27. O Arguido sabia que as suas condutas eram proibidas e punidas por lei penal, e tinha capacidade e liberdade para se determinar de acordo com esse conhecimento.”
b. Factos não provados
“Não se provou, qualquer outro facto relevante para a decisão, relegando-se do mesmo modo para a matéria não provada meros juízos conclusivos, nomeadamente, que:
a. Nos termos referidos em 11. o Arguido começava a dizer-lhe: “puta!”, “vagabunda!”, “gorda!”, “feia!” e “você tem outro”;
b. O Arguido exigiu ter relações sexuais, nos termos referidos em 12;
c. Nos termos referidos em 21. o Arguido disse-lhe várias vezes “se você chamar a GNR eu te mato!”;
d. Após o referido em 22., o Arguido levantou-se da cama do casal, onde estava deitado, e dirigiu-se à cozinha;
e. Nos termos referidos em 23. o Arguido disse “posso ir preso, mas primeiro vou-te matar!”;
f. O Arguido agiu com o propósito de molestar saúde física da ofendida e de afectar a sua liberdade de decisão;
g. A ofendida viveu constantemente no estado referido em 25., com medo igualmente que o Arguido a matasse.”
c. Motivação
“O Tribunal formou a sua convicção com base na ponderação da prova produzida à luz das regras de experiência comum, designadamente:
a) No que respeita à factualidade constante do libelo acusatório o Tribunal formou a sua convicção com base, no essencial, no depoimento de VA, ofendida, bem como nas declarações do próprio Arguido.
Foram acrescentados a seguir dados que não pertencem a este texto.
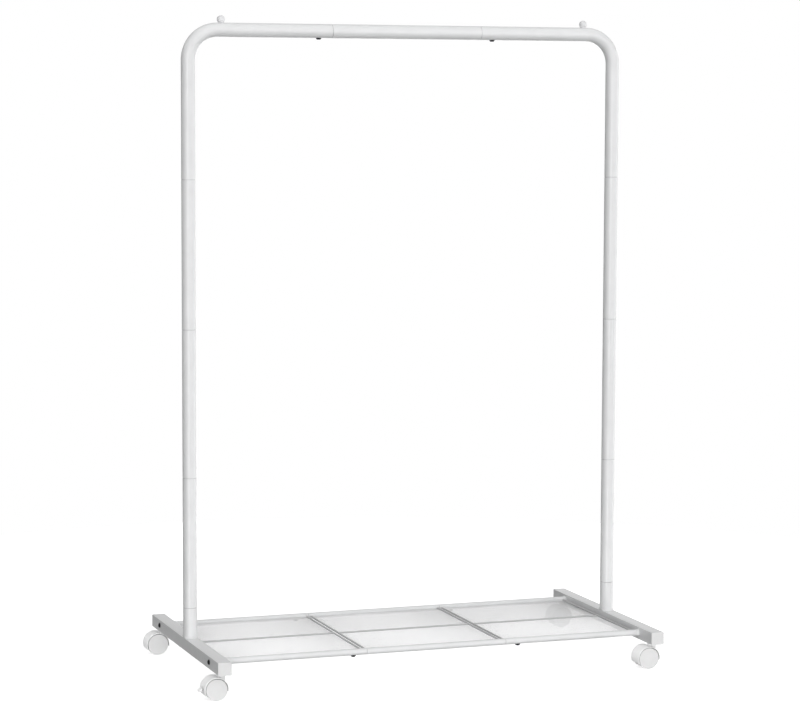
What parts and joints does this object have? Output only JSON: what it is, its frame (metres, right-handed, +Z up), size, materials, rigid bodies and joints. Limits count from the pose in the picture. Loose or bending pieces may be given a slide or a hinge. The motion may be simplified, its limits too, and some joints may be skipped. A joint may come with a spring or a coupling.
{
  "type": "rolling clothes rack",
  "caption": "Freestanding clothes rack: a hanging bar on two posts, square tube feet, a wire mesh bottom shelf and swivel casters, two of them with brake pedals.",
  "frame": {"origin": "on the floor, at the bottom centre of the whole rack's box; the rack's own middle plane lies 16.9 mm towards +X because the casters trail towards -X", "axes": "+X along the hanging bar, +Y from the front to the rear of the feet, +Z up"},
  "size_m": [1.1402, 0.6, 1.5425],
  "materials": {
    "frame_paint": "satin white powder coat on steel tube",
    "wire_paint": "white powder coat on steel wire",
    "plug_plastic": "moulded white polyethylene",
    "caster_plastic": "moulded white nylon",
    "wheel_plastic": "moulded white nylon",
    "ball_plastic": "smooth white plastic",
    "black_steel": "black oxide",
    "zinc_steel": "zinc plated"
  },
  "bodies": {
    "frame": {"left_foot_tube": "frame_paint", "right_foot_tube": "frame_paint", "left_post_stub": "frame_paint", "right_post_stub": "frame_paint", "front_left_plug": "plug_plastic", "rear_left_plug": "plug_plastic", "front_right_plug": "plug_plastic", "rear_right_plug": "plug_plastic", "caster_sockets": "zinc_steel", "left_post_lower": "frame_paint", "left_post_middle": "frame_paint", "left_post_upper": "frame_paint", "right_post_lower": "frame_paint", "right_post_middle": "frame_paint", "right_post_upper": "frame_paint", "left_elbow": "frame_paint", "right_elbow": "frame_paint", "bar_middle": "frame_paint", "left_stop_ball": "ball_plastic", "right_stop_ball": "ball_plastic", "bar_weld_nuts": "zinc_steel", "bar_screws": "black_steel", "front_rail_left": "frame_paint", "front_rail_middle": "frame_paint", "front_rail_right": "frame_paint", "rear_rail_left": "frame_paint", "rear_rail_middle": "frame_paint", "rear_rail_right": "frame_paint", "rail_end_inserts": "zinc_steel", "rail_weld_nuts": "zinc_steel", "rail_screws": "black_steel", "foot_bolts": "black_steel", "shelf_left_wires": "wire_paint", "shelf_middle_wires": "wire_paint", "shelf_right_wires": "wire_paint", "shelf_left_mesh": "wire_paint", "shelf_middle_mesh": "wire_paint", "shelf_right_mesh": "wire_paint", "caster_stems": "zinc_steel"},
    "front_left_swivel": {"front_left_hood": "caster_plastic", "front_left_axle": "zinc_steel", "front_left_pedal_pin": "zinc_steel"},
    "front_left_wheel_outer": {"front_left_wheel_outer": "wheel_plastic"},
    "front_left_wheel_inner": {"front_left_wheel_inner": "wheel_plastic"},
    "front_left_brake_pedal": {"front_left_pedal": "caster_plastic"},
    "front_right_swivel": {"front_right_hood": "caster_plastic", "front_right_axle": "zinc_steel"},
    "front_right_wheel_outer": {"front_right_wheel_outer": "wheel_plastic"},
    "front_right_wheel_inner": {"front_right_wheel_inner": "wheel_plastic"},
    "rear_left_swivel": {"rear_left_hood": "caster_plastic", "rear_left_axle": "zinc_steel"},
    "rear_left_wheel_outer": {"rear_left_wheel_outer": "wheel_plastic"},
    "rear_left_wheel_inner": {"rear_left_wheel_inner": "wheel_plastic"},
    "rear_right_swivel": {"rear_right_hood": "caster_plastic", "rear_right_axle": "zinc_steel", "rear_right_pedal_pin": "zinc_steel"},
    "rear_right_wheel_outer": {"rear_right_wheel_outer": "wheel_plastic"},
    "rear_right_wheel_inner": {"rear_right_wheel_inner": "wheel_plastic"},
    "rear_right_brake_pedal": {"rear_right_pedal": "caster_plastic"}
  },
  "joints": [
    {"name": "front_left_swivel_turn", "type": "hinge", "parent": "frame", "child": "front_left_swivel", "pos_m": [-0.51712, -0.265, 0.05], "axis": [0, 0, 1], "continuous": true},
    {"name": "front_left_wheel_outer_spin", "type": "hinge", "parent": "front_left_swivel", "child": "front_left_wheel_outer", "pos_m": [-0.53212, -0.27875, 0.025], "axis": [0, 1, 0], "continuous": true},
    {"name": "front_left_wheel_inner_spin", "type": "hinge", "parent": "front_left_swivel", "child": "front_left_wheel_inner", "pos_m": [-0.53212, -0.25125, 0.025], "axis": [0, 1, 0], "continuous": true},
    {"name": "front_left_brake_pedal_press", "type": "hinge", "parent": "front_left_swivel", "child": "front_left_brake_pedal", "pos_m": [-0.54912, -0.265, 0.028], "axis": [0, 1, 0], "range_deg": [-15, 0]},
    {"name": "front_right_swivel_turn", "type": "hinge", "parent": "frame", "child": "front_right_swivel", "pos_m": [0.55088, -0.265, 0.05], "axis": [0, 0, 1], "continuous": true},
    {"name": "front_right_wheel_outer_spin", "type": "hinge", "parent": "front_right_swivel", "child": "front_right_wheel_outer", "pos_m": [0.53587, -0.27875, 0.025], "axis": [0, 1, 0], "continuous": true},
    {"name": "front_right_wheel_inner_spin", "type": "hinge", "parent": "front_right_swivel", "child": "front_right_wheel_inner", "pos_m": [0.53587, -0.25125, 0.025], "axis": [0, 1, 0], "continuous": true},
    {"name": "rear_left_swivel_turn", "type": "hinge", "parent": "frame", "child": "rear_left_swivel", "pos_m": [-0.51712, 0.265, 0.05], "axis": [0, 0, 1], "continuous": true},
    {"name": "rear_left_wheel_outer_spin", "type": "hinge", "parent": "rear_left_swivel", "child": "rear_left_wheel_outer", "pos_m": [-0.53212, 0.27875, 0.025], "axis": [0, 1, 0], "continuous": true},
    {"name": "rear_left_wheel_inner_spin", "type": "hinge", "parent": "rear_left_swivel", "child": "rear_left_wheel_inner", "pos_m": [-0.53212, 0.25125, 0.025], "axis": [0, 1, 0], "continuous": true},
    {"name": "rear_right_swivel_turn", "type": "hinge", "parent": "frame", "child": "rear_right_swivel", "pos_m": [0.55088, 0.265, 0.05], "axis": [0, 0, 1], "continuous": true},
    {"name": "rear_right_wheel_outer_spin", "type": "hinge", "parent": "rear_right_swivel", "child": "rear_right_wheel_outer", "pos_m": [0.53587, 0.27875, 0.025], "axis": [0, 1, 0], "continuous": true},
    {"name": "rear_right_wheel_inner_spin", "type": "hinge", "parent": "rear_right_swivel", "child": "rear_right_wheel_inner", "pos_m": [0.53587, 0.25125, 0.025], "axis": [0, 1, 0], "continuous": true},
    {"name": "rear_right_brake_pedal_press", "type": "hinge", "parent": "rear_right_swivel", "child": "rear_right_brake_pedal", "pos_m": [0.51887, 0.265, 0.028], "axis": [0, 1, 0], "range_deg": [-15, 0]}
  ]
}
Começando por sanear a materialidade objecto de apreciação importa referir que a ofendida referiu, repetidamente, que o Arguido apenas a ofendeu e injuriou no episódio do seu aniversário, ao contrário do referido na acusação, o que é igualmente afirmado pelo Arguido. 
Nesta discussão, o Arguido assume que chamou nomes à ofendida, nomeadamente, “gorda” e “feia”, afirmando, todavia, que aquela também o apelidou de “corno”. A ofendida confirma a discussão, bem como ter apelidado de “corno” o Arguido, referindo que este a chamou de “gorda”, “puta” e “vagabunda”, mais referindo que tinha outros homens e referindo que o Arguido pegou numa faca, quando soube que a GNR tinha sido chamada, dizendo expressões próximas de “posso ir preso, não me importo”. O Arguido confirma que agarrou na faca, mas apenas para cortar limão, negando qualquer atitude intimidatória, dirigida à ofendida ou aos militares da GNR.
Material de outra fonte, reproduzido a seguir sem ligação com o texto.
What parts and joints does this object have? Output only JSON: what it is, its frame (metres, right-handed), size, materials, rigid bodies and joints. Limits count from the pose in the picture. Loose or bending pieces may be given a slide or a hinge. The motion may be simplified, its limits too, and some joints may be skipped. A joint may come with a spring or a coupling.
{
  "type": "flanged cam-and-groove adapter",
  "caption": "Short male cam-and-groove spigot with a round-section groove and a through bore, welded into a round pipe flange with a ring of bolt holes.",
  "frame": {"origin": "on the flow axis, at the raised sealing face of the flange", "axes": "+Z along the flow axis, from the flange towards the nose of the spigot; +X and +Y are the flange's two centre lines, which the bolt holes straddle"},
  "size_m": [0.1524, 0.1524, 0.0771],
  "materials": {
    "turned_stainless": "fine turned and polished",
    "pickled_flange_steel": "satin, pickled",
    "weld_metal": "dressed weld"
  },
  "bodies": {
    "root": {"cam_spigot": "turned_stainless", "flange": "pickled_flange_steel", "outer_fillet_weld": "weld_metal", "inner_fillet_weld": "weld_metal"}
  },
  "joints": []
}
Todavia, visto o vídeo gravado pela ofendida e constante dos autos, é possível ver que o Arguido pega na faca precisamente numa postura intimidatória – e não para cortar limão – embora se refira aos militares da GNR, dizendo “pa polícia que vier”, “eu morro, mas eu mato”. 
No mais, ambos confirmam o relacionamento nos termos julgados provados de 1. a 8., confirmando igualmente o consumo excessivo de bebidas alcoólicas e o Arguido assumindo o consumo esporádico de produtos estupefacientes, confirmando igualmente ambos as discussões frequentes nos termos referidos em 9., embora sem ofensas ou injúrias, que apenas ocorreram no dia de aniversário do Arguido. 
Ambos relatam igualmente o episódio ocorrido em Junho ou Julho de 2021, nos termos referidos na acusação, embora seja referido apenas que o Arguido pretendia ter relações sexuais e que a ofendida não queria, não tendo resultado provado que o mesmo tenha exigido” de qualquer forma, expressão que neste contexto assume cariz conclusivo. 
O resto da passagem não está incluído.